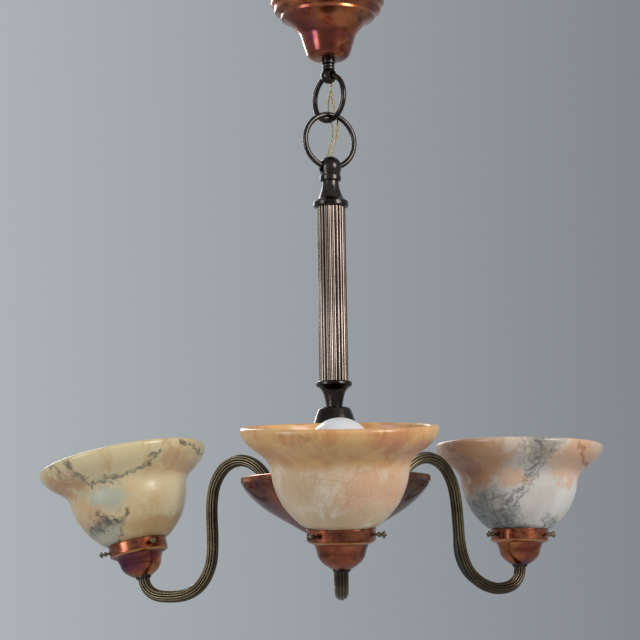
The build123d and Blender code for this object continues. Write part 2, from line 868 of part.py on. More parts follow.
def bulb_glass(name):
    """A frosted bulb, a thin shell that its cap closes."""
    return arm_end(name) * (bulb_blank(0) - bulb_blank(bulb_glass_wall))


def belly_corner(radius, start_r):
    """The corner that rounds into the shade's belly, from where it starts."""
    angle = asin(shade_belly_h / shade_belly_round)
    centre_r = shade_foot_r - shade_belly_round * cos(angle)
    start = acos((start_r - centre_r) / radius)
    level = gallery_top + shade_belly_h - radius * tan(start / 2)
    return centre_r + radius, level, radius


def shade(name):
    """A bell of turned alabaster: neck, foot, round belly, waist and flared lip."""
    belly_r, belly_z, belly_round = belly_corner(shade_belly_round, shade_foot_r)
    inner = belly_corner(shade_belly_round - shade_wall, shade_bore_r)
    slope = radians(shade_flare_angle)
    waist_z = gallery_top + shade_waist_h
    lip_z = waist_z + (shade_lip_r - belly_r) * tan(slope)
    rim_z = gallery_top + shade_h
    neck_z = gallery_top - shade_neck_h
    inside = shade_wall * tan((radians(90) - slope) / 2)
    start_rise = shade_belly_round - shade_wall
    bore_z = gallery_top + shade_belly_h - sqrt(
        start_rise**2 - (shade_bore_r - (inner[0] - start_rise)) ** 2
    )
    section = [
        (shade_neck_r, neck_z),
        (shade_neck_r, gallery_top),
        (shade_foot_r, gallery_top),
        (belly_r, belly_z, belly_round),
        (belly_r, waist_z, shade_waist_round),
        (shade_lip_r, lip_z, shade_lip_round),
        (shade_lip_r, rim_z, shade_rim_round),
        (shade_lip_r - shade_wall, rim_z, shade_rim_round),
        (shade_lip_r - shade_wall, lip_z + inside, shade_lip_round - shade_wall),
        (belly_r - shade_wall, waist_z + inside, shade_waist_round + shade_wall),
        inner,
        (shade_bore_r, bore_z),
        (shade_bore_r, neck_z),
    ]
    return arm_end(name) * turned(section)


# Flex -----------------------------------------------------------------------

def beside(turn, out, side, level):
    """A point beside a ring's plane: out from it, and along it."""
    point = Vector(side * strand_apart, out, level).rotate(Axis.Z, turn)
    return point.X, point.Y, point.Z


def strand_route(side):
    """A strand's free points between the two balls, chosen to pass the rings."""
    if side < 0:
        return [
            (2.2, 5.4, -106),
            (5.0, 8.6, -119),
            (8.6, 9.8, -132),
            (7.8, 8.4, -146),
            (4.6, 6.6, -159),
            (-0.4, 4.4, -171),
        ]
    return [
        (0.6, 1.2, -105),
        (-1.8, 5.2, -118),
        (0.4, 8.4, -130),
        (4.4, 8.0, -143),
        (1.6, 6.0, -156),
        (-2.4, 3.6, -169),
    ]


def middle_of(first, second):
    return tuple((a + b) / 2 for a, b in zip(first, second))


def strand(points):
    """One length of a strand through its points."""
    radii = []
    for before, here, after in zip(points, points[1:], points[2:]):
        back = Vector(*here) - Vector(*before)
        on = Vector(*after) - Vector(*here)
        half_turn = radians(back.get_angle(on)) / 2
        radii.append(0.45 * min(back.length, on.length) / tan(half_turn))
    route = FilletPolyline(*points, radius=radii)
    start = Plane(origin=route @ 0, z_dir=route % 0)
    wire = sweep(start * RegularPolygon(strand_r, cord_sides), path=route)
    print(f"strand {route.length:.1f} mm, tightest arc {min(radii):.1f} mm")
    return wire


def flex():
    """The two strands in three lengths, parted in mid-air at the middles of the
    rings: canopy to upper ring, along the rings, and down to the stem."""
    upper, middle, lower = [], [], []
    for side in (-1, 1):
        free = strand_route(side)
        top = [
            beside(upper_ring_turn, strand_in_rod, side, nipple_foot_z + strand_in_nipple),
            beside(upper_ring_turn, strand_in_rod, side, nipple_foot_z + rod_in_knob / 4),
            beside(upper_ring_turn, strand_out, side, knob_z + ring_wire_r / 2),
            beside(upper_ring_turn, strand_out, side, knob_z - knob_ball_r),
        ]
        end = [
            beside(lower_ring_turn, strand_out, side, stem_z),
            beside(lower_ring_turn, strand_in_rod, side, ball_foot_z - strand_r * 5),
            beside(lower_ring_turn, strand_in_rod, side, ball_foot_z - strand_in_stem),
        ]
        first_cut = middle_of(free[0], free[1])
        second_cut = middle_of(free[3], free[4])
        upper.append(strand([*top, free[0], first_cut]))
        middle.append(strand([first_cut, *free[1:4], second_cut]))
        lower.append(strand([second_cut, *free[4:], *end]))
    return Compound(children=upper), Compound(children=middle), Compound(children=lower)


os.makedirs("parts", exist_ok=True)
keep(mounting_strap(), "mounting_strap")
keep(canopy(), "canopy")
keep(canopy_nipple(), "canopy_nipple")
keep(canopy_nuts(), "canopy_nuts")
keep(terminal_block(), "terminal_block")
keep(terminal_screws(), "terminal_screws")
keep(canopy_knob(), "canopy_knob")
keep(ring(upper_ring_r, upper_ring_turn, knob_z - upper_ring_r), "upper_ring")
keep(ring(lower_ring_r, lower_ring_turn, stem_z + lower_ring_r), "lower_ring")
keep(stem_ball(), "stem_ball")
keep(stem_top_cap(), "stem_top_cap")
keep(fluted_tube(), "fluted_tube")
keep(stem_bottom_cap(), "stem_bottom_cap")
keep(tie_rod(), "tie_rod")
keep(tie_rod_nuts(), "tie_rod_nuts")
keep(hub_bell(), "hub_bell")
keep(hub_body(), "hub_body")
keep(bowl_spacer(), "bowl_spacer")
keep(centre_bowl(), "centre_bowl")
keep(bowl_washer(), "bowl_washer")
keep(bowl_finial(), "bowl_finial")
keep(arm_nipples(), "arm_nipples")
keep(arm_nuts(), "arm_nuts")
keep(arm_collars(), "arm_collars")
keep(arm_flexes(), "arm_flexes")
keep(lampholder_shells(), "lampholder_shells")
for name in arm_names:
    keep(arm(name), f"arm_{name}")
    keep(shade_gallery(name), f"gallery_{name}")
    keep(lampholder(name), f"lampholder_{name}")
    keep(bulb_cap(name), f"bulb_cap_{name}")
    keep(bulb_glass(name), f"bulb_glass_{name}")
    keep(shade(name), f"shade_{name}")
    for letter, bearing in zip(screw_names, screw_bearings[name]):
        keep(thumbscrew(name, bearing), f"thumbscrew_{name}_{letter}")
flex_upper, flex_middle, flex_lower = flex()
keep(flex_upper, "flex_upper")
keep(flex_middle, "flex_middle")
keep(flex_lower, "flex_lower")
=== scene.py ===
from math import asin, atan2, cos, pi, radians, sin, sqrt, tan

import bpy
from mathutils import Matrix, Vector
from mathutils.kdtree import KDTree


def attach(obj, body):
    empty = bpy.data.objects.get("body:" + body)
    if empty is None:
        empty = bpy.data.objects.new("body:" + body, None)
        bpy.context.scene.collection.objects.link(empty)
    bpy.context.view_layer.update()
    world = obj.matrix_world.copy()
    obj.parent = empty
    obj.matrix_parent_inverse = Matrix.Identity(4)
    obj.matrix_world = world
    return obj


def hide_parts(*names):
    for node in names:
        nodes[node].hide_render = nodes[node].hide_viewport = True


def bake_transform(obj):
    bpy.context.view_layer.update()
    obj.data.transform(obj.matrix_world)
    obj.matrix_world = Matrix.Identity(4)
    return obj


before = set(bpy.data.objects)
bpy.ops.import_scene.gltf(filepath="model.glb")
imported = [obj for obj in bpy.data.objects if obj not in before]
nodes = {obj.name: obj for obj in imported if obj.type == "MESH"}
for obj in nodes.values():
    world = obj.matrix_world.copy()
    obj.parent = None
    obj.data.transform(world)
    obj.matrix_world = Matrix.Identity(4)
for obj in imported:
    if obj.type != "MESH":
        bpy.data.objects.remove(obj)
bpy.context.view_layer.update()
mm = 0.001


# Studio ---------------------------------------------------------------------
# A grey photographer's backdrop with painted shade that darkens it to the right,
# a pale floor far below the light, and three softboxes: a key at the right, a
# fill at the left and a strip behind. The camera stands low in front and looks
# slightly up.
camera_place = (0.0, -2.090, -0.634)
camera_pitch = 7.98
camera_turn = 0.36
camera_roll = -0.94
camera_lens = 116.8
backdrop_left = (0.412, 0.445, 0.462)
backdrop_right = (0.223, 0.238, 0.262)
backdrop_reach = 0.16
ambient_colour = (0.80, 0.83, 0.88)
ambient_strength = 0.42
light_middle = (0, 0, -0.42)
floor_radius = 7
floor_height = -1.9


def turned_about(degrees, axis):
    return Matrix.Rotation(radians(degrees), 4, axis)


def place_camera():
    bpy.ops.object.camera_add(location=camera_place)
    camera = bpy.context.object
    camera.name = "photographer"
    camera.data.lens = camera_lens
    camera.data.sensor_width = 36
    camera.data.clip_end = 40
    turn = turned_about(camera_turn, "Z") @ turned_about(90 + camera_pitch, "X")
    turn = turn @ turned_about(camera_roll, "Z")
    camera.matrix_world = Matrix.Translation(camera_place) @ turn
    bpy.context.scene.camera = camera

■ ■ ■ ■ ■

# [Work to be completed]
Print only the run of lines that begins with the line containing "for letter, bearing" and ends with the line containing "before = set(bpy.data.objects)", both included, exactly as they read.

# [Completed task]
    for letter, bearing in zip(screw_names, screw_bearings[name]):
        keep(thumbscrew(name, bearing), f"thumbscrew_{name}_{letter}")
flex_upper, flex_middle, flex_lower = flex()
keep(flex_upper, "flex_upper")
keep(flex_middle, "flex_middle")
keep(flex_lower, "flex_lower")
=== scene.py ===
from math import asin, atan2, cos, pi, radians, sin, sqrt, tan

import bpy
from mathutils import Matrix, Vector
from mathutils.kdtree import KDTree


def attach(obj, body):
    empty = bpy.data.objects.get("body:" + body)
    if empty is None:
        empty = bpy.data.objects.new("body:" + body, None)
        bpy.context.scene.collection.objects.link(empty)
    bpy.context.view_layer.update()
    world = obj.matrix_world.copy()
    obj.parent = empty
    obj.matrix_parent_inverse = Matrix.Identity(4)
    obj.matrix_world = world
    return obj


def hide_parts(*names):
    for node in names:
        nodes[node].hide_render = nodes[node].hide_viewport = True


def bake_transform(obj):
    bpy.context.view_layer.update()
    obj.data.transform(obj.matrix_world)
    obj.matrix_world = Matrix.Identity(4)
    return obj


before = set(bpy.data.objects)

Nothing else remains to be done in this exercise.